In both those cases, though, the food is prepared from much the same ingredients as home cooking; maybe the sausage and hamburger is purchased pre-cooked by pizza places, and the cheese may be questionable… but anyone who buys presliced pepperoni, mushrooms, olives and shredded cheese isn’t doing much better.

It’s not about buying pre-prepped restaurant ingredients; I don’t really care who sliced the potatoes as long as the result is acceptable. It’s about relatively expensive and highly-promoted entrees, appetizers and “signature” items that are the next thing to a Hot Pocket or Swanson dinner; all the restaurant does is “thermalize” it, maybe do a quick finish on the grill and dress it - but it’s presented as something made within the restaurant kitchen, and priced accordingly. We’re talking about complex, multi-ingredient, many-stage dishes: lasagna, beef wellington or bourginon, stir frys with exotic ingredients, most seafood dishes…

You might pass on making a pizza because the place down the street makes a good one, but there’s not a lot of mystery about the making or pricing. Would you go spend $30-50 a plate for food from your grocer’s boxed freezer? That’s exactly the case in more and more restaurants, not just at the Applebee’s level but MUCH higher.

At least in our experience, it’s a wash on buying vs roasting- you may pay a tad more for the store-roasted one (like $6.50 vs $6 for a raw fryer), but it doesn’t take you an hour of gas at 450 degrees and that tablespoon of salt and some dried thyme.
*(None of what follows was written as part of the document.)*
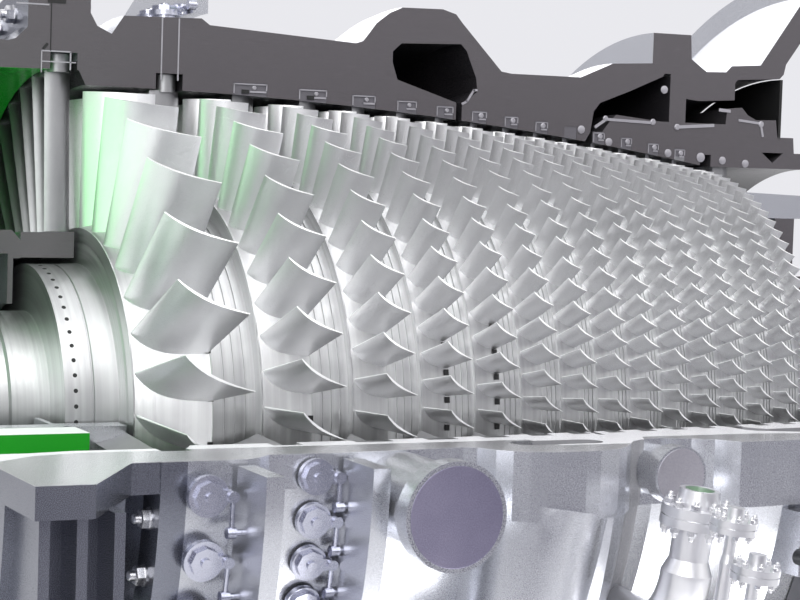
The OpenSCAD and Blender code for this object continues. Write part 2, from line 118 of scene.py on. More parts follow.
# Tones of the cut faces and of the bare joint faces, and how metallic the silver coat is.
CUT_TONE = (0.092, 0.084, 0.092)
VANE_CUT_TONE = (0.12, 0.115, 0.13)
JOINT_TONE = (0.80, 0.80, 0.83)
COAT_METAL = 0.9


class Tree:
    """A material's node tree with short helpers."""

    def __init__(self, name):
        self.mat = bpy.data.materials.new(name)
        self.mat.use_nodes = True
        self.nt = self.mat.node_tree
        self.bsdf = self.nt.nodes["Principled BSDF"]
        self.coord = self.nt.nodes.new("ShaderNodeTexCoord").outputs["Object"]

    def node(self, kind, **values):
        n = self.nt.nodes.new(kind)
        for key, value in values.items():
            setattr(n, key, value)
        return n

    def link(self, a, b):
        self.nt.links.new(a, b)

    def math(self, op, a, b=0.0, clamp=False):
        n = self.node("ShaderNodeMath", operation=op, use_clamp=clamp)
        for socket, value in zip(n.inputs, (a, b)):
            if isinstance(value, (int, float)):
                socket.default_value = value
            else:
                self.link(value, socket)
        return n.outputs[0]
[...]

Price differential is typically more - unless you buy a 2- or 3-pack from Sam’s or buy a pretty small bird at the grocery store (or catch a good sale), a roaster runs closer to $10 than $6. (We need to feed four or five, most dinners; a 3-pound bird won’t do it.) Sam’s roasted birds, which I’ve found uniformly good to very good, are $4.99. Two for ten and we have a generous dinner plus sandwiches.

Birds in the multi-packs are often $4 or so, but I don’t like buying those unless we get and want 2 for immediate use. I hate the hassle of defrosting “big meat” like whole birds, roasts, etc. SDTAGW, delaying dinner by an hour or more.